What was our decision? Let’s turn back time. Way back when we reduced our appetite in the risk management of the bank, we always talked about 11.5 that’s the set of the capital, approved at the board. That’s the appetite for the management of the bank. And we said that 12 would be the observed for the policy of dividends. And we look up ahead. There are some uncertainties or certainties that are calculated. The cost of credit, Basel. Operational credit, Basel III, 2025. That might have an impact of 42 basis points. And there is a second aspect, the tax reform of Brazil. If we look at it as it is in Congress, as if it was approved as it was written, we will have to do an impairment in the credit because when we look at the corporate threshold, we will have to reevaluate them in the balance sheet of the bank.

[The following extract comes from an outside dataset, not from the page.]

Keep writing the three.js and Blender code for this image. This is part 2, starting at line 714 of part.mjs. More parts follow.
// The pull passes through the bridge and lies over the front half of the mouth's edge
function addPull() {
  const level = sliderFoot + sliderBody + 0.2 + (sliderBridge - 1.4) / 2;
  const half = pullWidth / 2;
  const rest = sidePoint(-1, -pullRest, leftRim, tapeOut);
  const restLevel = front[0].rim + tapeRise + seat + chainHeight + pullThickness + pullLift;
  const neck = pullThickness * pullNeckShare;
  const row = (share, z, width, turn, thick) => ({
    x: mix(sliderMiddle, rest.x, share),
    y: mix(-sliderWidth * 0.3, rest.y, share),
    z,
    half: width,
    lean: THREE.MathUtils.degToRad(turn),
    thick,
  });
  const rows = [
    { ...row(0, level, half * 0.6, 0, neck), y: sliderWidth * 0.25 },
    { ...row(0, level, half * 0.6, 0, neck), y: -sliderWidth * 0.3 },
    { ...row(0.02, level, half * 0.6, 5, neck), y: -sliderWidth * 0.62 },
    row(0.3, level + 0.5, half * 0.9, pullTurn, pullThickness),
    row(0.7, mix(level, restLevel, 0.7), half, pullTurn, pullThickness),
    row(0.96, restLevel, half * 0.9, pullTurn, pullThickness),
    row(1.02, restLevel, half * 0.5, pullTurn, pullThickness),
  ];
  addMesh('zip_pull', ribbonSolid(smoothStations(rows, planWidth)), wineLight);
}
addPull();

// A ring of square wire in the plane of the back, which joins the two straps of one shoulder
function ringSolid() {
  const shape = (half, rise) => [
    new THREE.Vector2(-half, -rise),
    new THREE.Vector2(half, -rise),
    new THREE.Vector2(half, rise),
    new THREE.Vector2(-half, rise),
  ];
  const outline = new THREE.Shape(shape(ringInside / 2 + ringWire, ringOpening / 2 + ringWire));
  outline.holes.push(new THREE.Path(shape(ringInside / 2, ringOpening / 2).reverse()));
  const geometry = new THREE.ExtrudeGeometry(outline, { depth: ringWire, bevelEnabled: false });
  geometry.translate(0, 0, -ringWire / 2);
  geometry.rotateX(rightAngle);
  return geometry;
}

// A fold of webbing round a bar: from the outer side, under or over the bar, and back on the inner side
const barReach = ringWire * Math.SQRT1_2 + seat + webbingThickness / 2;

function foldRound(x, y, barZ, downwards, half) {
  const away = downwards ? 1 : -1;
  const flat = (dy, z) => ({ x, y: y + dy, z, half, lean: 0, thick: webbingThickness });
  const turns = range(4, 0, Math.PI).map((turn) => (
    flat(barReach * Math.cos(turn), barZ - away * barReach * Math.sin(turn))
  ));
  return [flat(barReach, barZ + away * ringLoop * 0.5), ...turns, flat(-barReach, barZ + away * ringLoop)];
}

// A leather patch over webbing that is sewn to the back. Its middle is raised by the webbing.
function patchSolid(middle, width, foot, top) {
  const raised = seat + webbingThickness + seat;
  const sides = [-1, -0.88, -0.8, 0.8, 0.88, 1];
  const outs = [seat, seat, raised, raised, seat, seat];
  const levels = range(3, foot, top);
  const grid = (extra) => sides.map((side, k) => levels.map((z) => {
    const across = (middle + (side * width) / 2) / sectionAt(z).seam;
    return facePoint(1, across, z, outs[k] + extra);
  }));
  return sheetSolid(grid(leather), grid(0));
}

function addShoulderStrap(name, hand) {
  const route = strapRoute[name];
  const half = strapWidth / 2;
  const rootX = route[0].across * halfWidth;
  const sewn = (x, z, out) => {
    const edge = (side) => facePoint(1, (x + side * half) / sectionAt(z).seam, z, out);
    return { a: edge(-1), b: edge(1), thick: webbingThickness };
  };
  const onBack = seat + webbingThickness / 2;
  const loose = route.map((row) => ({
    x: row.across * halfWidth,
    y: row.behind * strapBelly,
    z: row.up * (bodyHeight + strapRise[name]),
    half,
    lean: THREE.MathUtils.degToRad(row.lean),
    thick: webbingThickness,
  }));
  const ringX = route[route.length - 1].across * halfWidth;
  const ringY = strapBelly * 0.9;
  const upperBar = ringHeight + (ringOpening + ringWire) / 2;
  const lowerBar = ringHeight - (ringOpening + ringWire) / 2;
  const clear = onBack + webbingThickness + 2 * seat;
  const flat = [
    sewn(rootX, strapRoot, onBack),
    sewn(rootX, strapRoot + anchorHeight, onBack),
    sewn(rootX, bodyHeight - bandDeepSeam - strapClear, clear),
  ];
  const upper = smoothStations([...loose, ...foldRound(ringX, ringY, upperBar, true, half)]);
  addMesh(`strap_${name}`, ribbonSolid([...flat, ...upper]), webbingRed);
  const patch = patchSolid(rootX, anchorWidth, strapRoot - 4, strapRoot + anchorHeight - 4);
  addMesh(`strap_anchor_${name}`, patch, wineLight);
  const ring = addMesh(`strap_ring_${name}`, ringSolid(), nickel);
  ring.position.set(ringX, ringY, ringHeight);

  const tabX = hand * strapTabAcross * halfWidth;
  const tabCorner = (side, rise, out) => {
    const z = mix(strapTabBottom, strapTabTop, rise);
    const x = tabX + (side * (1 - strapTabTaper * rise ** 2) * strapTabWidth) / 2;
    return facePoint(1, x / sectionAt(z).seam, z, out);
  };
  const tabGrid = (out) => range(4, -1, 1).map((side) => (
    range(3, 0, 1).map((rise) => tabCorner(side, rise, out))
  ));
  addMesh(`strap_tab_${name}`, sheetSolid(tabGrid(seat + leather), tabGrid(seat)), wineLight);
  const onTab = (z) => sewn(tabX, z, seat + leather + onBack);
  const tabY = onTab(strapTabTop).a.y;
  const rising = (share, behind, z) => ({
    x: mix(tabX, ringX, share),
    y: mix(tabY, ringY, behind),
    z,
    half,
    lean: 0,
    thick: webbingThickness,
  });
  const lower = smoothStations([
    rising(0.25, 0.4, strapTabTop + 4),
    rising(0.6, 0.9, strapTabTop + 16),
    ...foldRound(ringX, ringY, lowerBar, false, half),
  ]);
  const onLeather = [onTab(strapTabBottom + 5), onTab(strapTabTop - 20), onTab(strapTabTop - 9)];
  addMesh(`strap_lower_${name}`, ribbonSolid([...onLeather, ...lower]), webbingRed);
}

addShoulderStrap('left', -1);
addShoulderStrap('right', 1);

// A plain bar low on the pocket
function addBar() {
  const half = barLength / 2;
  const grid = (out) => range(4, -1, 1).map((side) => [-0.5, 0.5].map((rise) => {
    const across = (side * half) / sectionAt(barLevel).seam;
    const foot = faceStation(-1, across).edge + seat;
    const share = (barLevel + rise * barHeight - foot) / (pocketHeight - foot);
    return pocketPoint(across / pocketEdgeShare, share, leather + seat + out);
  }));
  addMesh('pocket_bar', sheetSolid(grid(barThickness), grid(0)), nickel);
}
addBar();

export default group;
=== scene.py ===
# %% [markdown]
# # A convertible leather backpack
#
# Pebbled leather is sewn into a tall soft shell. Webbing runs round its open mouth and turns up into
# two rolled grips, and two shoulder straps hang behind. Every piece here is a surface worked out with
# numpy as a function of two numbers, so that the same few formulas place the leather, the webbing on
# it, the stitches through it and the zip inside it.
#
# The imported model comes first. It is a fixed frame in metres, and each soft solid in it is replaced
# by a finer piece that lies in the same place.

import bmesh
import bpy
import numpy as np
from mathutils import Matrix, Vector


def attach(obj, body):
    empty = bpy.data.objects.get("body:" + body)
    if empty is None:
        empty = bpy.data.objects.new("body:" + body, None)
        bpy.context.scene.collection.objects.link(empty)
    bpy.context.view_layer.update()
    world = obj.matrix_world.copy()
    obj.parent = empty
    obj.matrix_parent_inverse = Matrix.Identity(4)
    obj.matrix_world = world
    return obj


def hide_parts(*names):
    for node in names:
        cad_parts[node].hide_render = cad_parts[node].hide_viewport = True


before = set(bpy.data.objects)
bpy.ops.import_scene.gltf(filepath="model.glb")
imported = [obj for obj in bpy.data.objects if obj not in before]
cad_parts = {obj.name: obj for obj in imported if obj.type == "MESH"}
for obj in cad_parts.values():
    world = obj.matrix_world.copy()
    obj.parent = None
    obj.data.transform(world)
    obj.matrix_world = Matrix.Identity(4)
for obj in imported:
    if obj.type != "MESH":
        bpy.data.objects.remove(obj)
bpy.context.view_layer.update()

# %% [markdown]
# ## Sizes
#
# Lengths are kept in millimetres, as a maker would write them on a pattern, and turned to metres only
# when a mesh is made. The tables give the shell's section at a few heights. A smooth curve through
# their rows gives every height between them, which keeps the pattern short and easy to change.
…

That reevaluation, even the corporate threshold, is evaluated, you reduce an asset, and then you have a capital effect. When you look up ahead, the uncertainties, our capacity for growth, we are getting into a year that we expect to be benign and any opportunity that might make sense through the cycle we will grow. So considering the growth of the portfolio, considering what’s up ahead Basel operational risk, credit risk, and considering the tax reform and uncertainties, our decision is to do the payout that is added to what was already paid, or R$ 4.3, which is the interest on capital, in March plus the extraordinary dividends. So a payout of 60%, we understand that it’s adequate, we are distributing R$ 21.5 billion between what was already paid and what will be paid in March.